"Me he propuesto recordar todo el ayer para enriquecer el hoy, porque se hace
necesario tener referentes de lo que fue en un tiempo lejano. Ese tiempo se constituye en una
nebulosa que, a veces, cuesta recorrer", dice Gilberto Krass al iniciar el relato de sus memorias,
que son también parte de las memorias de la cultura de la ciudad. "Venir a Rosario y no ver a
Gilberto Krass equivale a ir a París y no ver la Torre Eiffel", decía el actor Alberto Closas, y
esa frase no se explicaba solamente por la amistad.
Krass nació en 1924 en Estación Seguí, un pueblo de Entre Ríos. Tuvo una
infancia dura, signada por la complicidad con sus hermanos y un padre severo, que le legó el amor
por la lectura y también cierta reticencia para expresar los afectos: "él no abrazaba y yo heredé
eso de él". A los 13 años comenzó a trabajar como aprendiz de sastre, en Paraná, y luego, con la
mudanza de su familia a Buenos Aires, fue peón en una fábrica de aceite para autos y se inició en
la militancia política.
Fue en la ciudad de Santa Fe donde comenzó a despuntar otra vida, "un tiempo de
crecimiento para no olvidar". Mientras se ganaba la vida con la venta mayorista de calzados, se
relacionó con artistas y escritores y pudo dedicarle más tiempo a una formación que combinaba las
lecturas con los paseos por el río Colastiné. Más tarde, en Rosario, se puso a vender libros en
forma ambulante, hasta que se asoció con Juan Pablo Monserrat en la Librería Ciencia, que estaba en
Santa Fe 1284.
"Esa librería —dice Krass— me hizo adquirir un oficio que amé con
intensidad toda mi vida, el oficio de vivir". Entre fines de los años 50 y principios de los 60 fue
un lugar que frecuentaban, entre otros, escritores locales como Felipe Aldana, Arturo Fruttero y
Guillermo Harvey y profesores de la entonces Facultad de Filosofía y Letras, como Ramón Alcalde y
David Viñas. Por Ciencia también pasaban los intelectuales que visitaban Rosario, desde Raúl
González Tuñón a Juan L. Ortiz.
Ciencia cerró en 1964, cuando vendió todo su stock a la Biblioteca Vigil. "Sólo
me quedé con una vieja máquina Olivetti, que no me servía para nada porque yo no sabía escribir a
máquina", recuerda Krass. En ese "reducto de creadores contestatarios", se habían gestado
movimientos culturales, como el teatro El Faro, con Oscar Moreno, Rubén Naranjo y Héctor Tealdi,
entre otros.
El Faro se presentó en 1957, en la sala del Centro Asturiano, con El
centroforward murió al amanecer, de Agustín Cuzzani. La puesta tuvo gran repercusión, pero la
organización de un recital del poeta cubano Nicolás Guillén, al año siguiente, hizo que las
autoridades de la sala "nos invitaran gentilmente para que nos retiráramos". El grupo se mudó al
Centre Catalá y luego resolvió tener su propio local, que instaló en el subsuelo de San Lorenzo
1057 (luego Teatro Nicasio Oroño).
Un guapo del 900 (1961), En una ardiente noche de verano (1962) y Melenita de
oro (1966) fueron las grandes puestas de El Faro. El grupo dejó de funcionar en 1966, el mismo año
en que Krass abrió su galería de arte, en San Martín 631.

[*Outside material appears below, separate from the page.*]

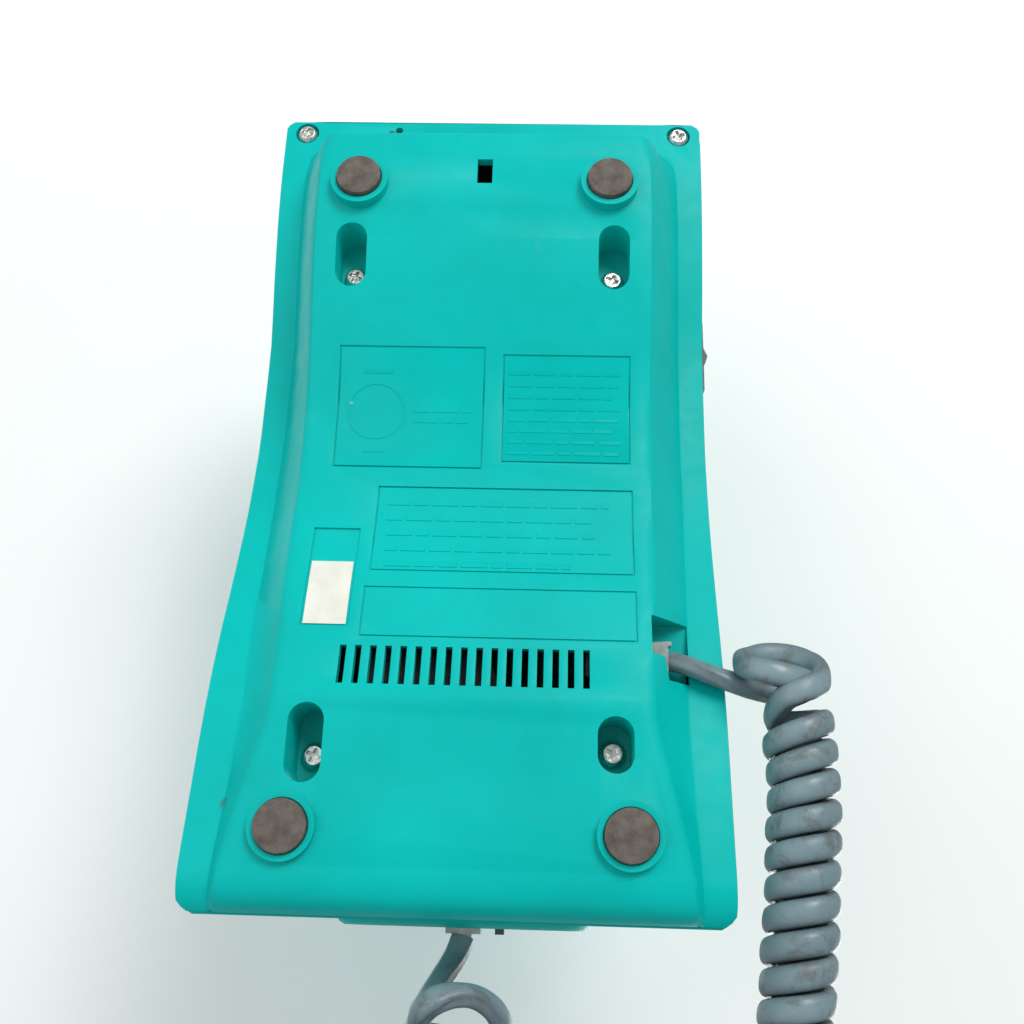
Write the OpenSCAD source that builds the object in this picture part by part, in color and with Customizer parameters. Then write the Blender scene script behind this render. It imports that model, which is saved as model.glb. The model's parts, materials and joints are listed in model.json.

El capítulo en que Krass recapitula su experiencia como marchand es uno de los
más intensos de sus memorias. La inexistencia de un mercado de arte en la época en que comenzó sus
actividades y las dificultades de "una ciudad sorda" (según definición de Julio Vanzo), los
recuerdos íntimos de sus contactos con los pintores y sus reflexiones sobre el conocimiento
estético dan un sabor particular al relato.
Krass no se limita a repasar su actuación pública. También abre su intimidad, y
eso le agrega una dimensión valiosa a sus recuerdos. Cuenta sus gustos, describe los lugares en que
vivió, reconstruye escenas cotidianas y, en todo momento, destaca su amor por la lectura. Es
posible que esos datos no tengan la importancia histórica de sus referencias sobre el teatro
independiente, pero nos permiten conocerlo de cerca, y hacen de sus recuerdos una voz
entrañable.
Si hace memoria es también en función de un balance personal. "Del último
escalón de la miseria, durmiendo en colchones de chala, llegué a tener un protagonismo que a veces
me hizo bien y a veces mal", dice en un pasaje del relato, y luego: "todo este recordar me
introduce en una gran melancolia, en una gran tristeza". Sin embargo, su relato es el testimonio de
una obra viva. Al hablar de sí mismo, Krass habla también de Rosario y de muchos de sus creadores;
y lo hace con la fuerza y la pasión que animan a las cosas perdurables.